• Blog
  • 5 Min Read
  • March 9, 2020

Market Expert Q&A: Tom Lofton

Tom Lofton brings more than 20 years of fixed-income investment experience to Clearwater in his role as principal solutions consultant.

 

Having worked in a broad range of roles throughout his career, Tom has a well-rounded perspective to share with treasury teams and understands the unique challenges of public sector investing.

Here, Tom shares some of his experience in treasury, why he’s excited about Clearwater, and the new direction of fixed-income investing.

Tom Lofton

Describe your background and experience in the industry:
I’ve been in the fixed-income capital markets for more than 20 years in a number of different roles, including credit underwriting, publishing research, structured product investment banking, and portfolio management. My early career was spent mostly as a publishing analyst on specific credit and structured product sectors but for over the past decade I have had the opportunity to directly invest total return benchmarked portfolios; oversee external managed portfolios; and, underwrite private market opportunities.

So, I’ve done a little bit of everything, which has been a blessing because it’s given me a broad overview of the market.

For the state of Oregon, I was part of a team that managed the pension plan, the local government pool, and state agency and insurance funds. We managed money both internally and through external managers. Additionally, we often collaborated with the alternatives team providing underwriting and external manager oversight for credit and debt market LP mandates (distressed, private credit, mortgage).

What brought you to Clearwater?

First off, I was strongly attracted to the culture at Clearwater. I have always wanted to be part of teams that emphasize client service above all else. I feel like with that attitude and focus you’re going to generate a superior product. And so far, having witnessed Clearwater’s seemingly continuous rollout of new tools and improvements coupled with internal messaging on client focus, I feel validated.

From a fixed-income management standpoint, I’ve sat here over two decades and watched the way institutional money management has changed. I’ve witnessed the influence of data and computing tremendously change the way money is managed. More recently I’ve seen the way quantitative portfolio management methodologies and big data have improved opportunities for consistency in portfolio returns.

What is changing in fixed income, and where do you see Clearwater fitting in?

When I think about the future of fixed income investing, and I believe it’s going to continue to be taken over by quantitative methods, machine learning, and efficient utilization of data. In the complicated, multi-faceted arena of fixed income investing, we always sought people who were experts in their fields. If we wanted to invest in high yield, we looked for a high yield manager. If we wanted to invest in emerging markets, we looked for an emerging markets manager. Furthermore, public market money managers have different skill sets and processes than private market managers.

The same themes apply to systems, analytics and data. We sought investment data and analytics systems and service providers that were best in class within their area of expertise. But, similar to the different fixed income market sectors such as corporate debt or structured debt, each specialized system and service provider employs unique nomenclature, processes, and analytics. While these systems were great within their specialty, the differences between them created persistent (and frustrating) inefficiencies every day in our operations. One tends to become accustomed to the individual workarounds and adjustments to meld the output of the various systems but they add up to significant effort and time.

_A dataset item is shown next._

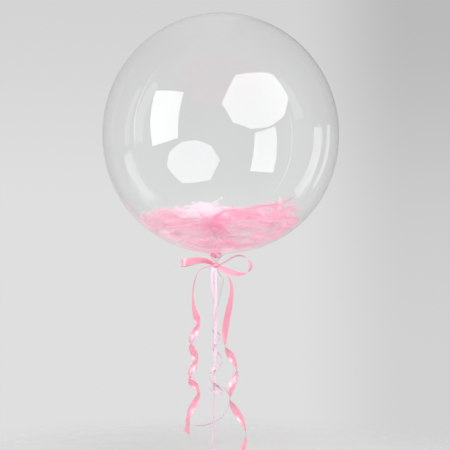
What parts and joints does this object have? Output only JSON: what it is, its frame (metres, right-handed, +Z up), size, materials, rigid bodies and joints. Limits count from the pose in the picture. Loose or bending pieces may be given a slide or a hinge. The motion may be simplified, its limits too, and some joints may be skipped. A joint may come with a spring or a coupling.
{
  "type": "bubble balloon",
  "caption": "Clear round bubble balloon with pink feathers inside, a satin bow with trailing tails at its neck and a thin tether ribbon ending in a tie-down loop.",
  "frame": {"origin": "bottom of the eye of the tie-down loop at the tether's lower end, where the balloon is made fast", "axes": "+Z up along the tether to the crown of the bubble, +X to the right of the bow's broad view, which faces -Y"},
  "size_m": [0.5, 0.5, 0.975],
  "materials": {
    "clear_film": "thin clear stretched plastic film, high gloss",
    "satin_ribbon": "double faced satin, soft sheen along the ribbon",
    "curling_ribbon": "crimped polypropylene curling ribbon, fine lengthwise ribs, gloss",
    "feather_down": "soft dyed marabou down, matt"
  },
  "bodies": {
    "root": {"bubble": "clear_film", "ribbon_bow": "satin_ribbon", "bow_tail_left": "satin_ribbon", "bow_tail_right": "satin_ribbon", "tether_ribbon": "curling_ribbon", "tether_curl": "curling_ribbon", "tether_loop": "curling_ribbon"}
  },
  "joints": []
}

As portfolio managers, we were always searching for every little opportunity to improve performance. We constantly searched for mis-priced securities to add incremental performance. However, when we analyzed our historical performance, we found that it was our controls and processes that were the most persistent contributors to performance.  Analytics and processes that allowed us the agility and efficiency to maintain the proper allocations and efficient risk exposures was the primary contributor. This was eye-opening – we were human and couldn’t efficiently predict the future but we could greatly improve our performance consistency through changing market environments with better processes. It was confirmation that as fiduciaries, we needed to maintain a strong focus on improving our processes and systems.

During your time working in government finance, what were some notable challenges that you and your peers faced in your accounting and reporting processes?

As a government asset manager you are a public-facing institution. You typically don’t create headlines by outperforming, you create headlines when you make mistakes. And, because you are owned by the citizenry, you have a high hurdle for disclosure and decision justification which creates additional layers of oversight. There are both strong positives and negatives to these realities but they often slow the process of change.

Government asset managers often operate with relatively limited staffing and oversee a wide array of investment structures and mandates. It is relatively difficult to restructure across government agencies or even within agencies. The resulting process inefficiencies and strains generated workarounds and patches that have become ingrained or normalized. At the systems and operations level, it is not uncommon for there to be limited interaction between asset management, accounting and participant administration. It is a great feeling when Clearwater can step in to help all three groups at once.

What should governments know about Clearwater?

Governments have been steadily employing new technologies to adapt to the fast changing and more complicated investing landscape. Employing new sophisticated systems has created its own set of inefficiencies. Now there’s an opportunity to look at where data can be more consistent, accurate and flexible. Clearwater adds value by bridging gaps for better reporting, analytics and greater efficiency.